The weird thing is that in both those cases, we're excited that the game developers aren't involved in their own goddamn game.

I'm not going to get into whether or not Deus Ex is racist for giving us the opportunity to support apartheid. Instead, I want to ask a simpler question: Why would I, or anyone, want that? Why would I want a game to just stick a parable for racism up on my TV screen, then pull back and say, "Hey, I'm not saying if it's good or bad. That's for you to decide." What? Why the fuck did you bring up Black Lives Matter if you don't have anything to say about it? Imagine how weird that would be if, at a party, your buddy Chaz was like, "Hey, Black Lives Matter, huh? I mean, I'm not gonna tell you my opinion. Just 'Black Lives Matter.' It exists." That'd be weird. Stop being weird, Chaz. Stop being weird, Deus Ex: Mankind Divided.

Eidos Montreal

I'll believe that this banner is just a "coincidence" right after I believe the next thing Peter Molyneux says.

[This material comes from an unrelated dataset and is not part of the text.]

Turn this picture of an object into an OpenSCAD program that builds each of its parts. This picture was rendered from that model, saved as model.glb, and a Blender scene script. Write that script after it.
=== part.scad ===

It's the same with No Man's Sky. Why were we so excited to hear that a computer designed every planet and every spaceship that we'd see in the game? Design is hard, man. I can't do it. That's what I'm paying the game developers for: Something they made. Something that has the marks of human effort on it. If I'm going to spend my gaming time exploring a planet, I want someone to have spent the time and effort to make that planet cool and fun to explore. And if I'm going to play a video game about freaking racism, I want the game to say something about it instead of just stating that it exists. Because otherwise, man, this is all just a bunch of malarkey.